The lambskin headband is a luxurious detail few other headphones offer. (Photo: Adam Clark Estes/Gizmodo)

Pleasantly, the addition of the noise-cancelling technology didn’t take away from audio quality at all in my sound tests. The noise cancelling also wasn’t strong enough to block out every peripheral conversation in a noisy cafe or shield me from the roar of the train. Like I said above, the active noise cancelling on the MW65 headphones isn’t the best I’ve ever tested, but it is pretty damn good. It’s definitely good enough to help you enjoy your music more.

As much as I like looking at the MW65s, I can’t say they’re for everyone. Wealthy lovers of excellent audio quality, great industrial design, and the supple feel of lambskin on their ears seem like the target demographic for these £450 headphones. The Sony 1000XM series offers better noise cancelling technology, slightly lesser audio quality, and a more conventional metal and plastic design for £330. I think the Sony headphones look fine, especially since I can’t see them when they’re on my head.

The Master & Dynamic headphones sound as good as they look. (Photo: Adam Clark Estes/Gizmodo)

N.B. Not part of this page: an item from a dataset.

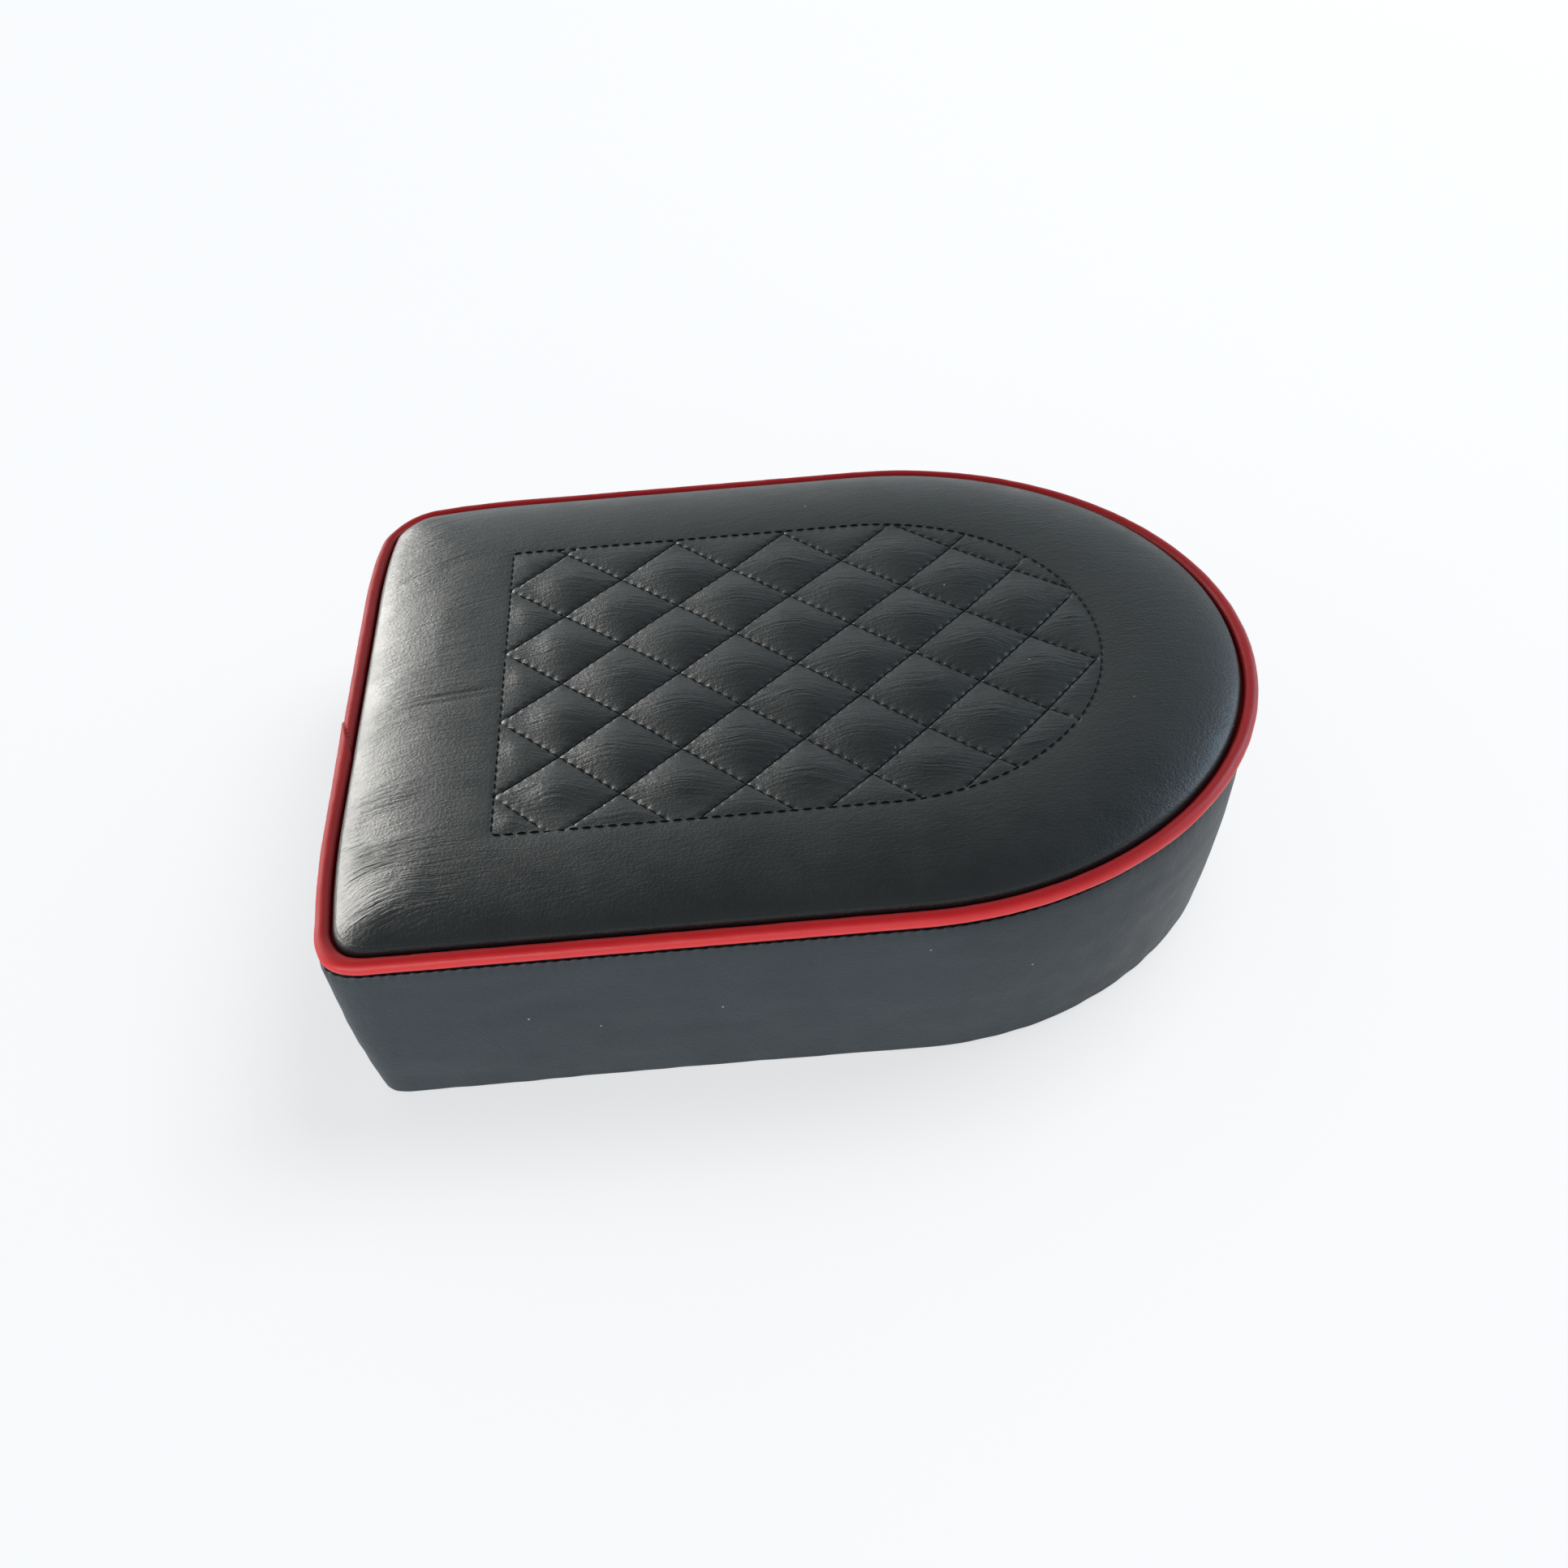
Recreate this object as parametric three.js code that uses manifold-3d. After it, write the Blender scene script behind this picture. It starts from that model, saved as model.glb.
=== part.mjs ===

Now, would I aspire to the new Master & Dynamic headphones? I think a lot of people would. The MW65s are an aspirational object, which is Master & Dynamic’s speciality. The headphones sound like a dream and look like a luxury good. That’s why they carry an exorbitant price tag. Aspire at your own risk.

README

  • Surprisingly decent noise cancelling in a high-end headset
  • Same great audio quality as in other Master & Dynamic headphones
  • Headband and ear cups are made of lambskin!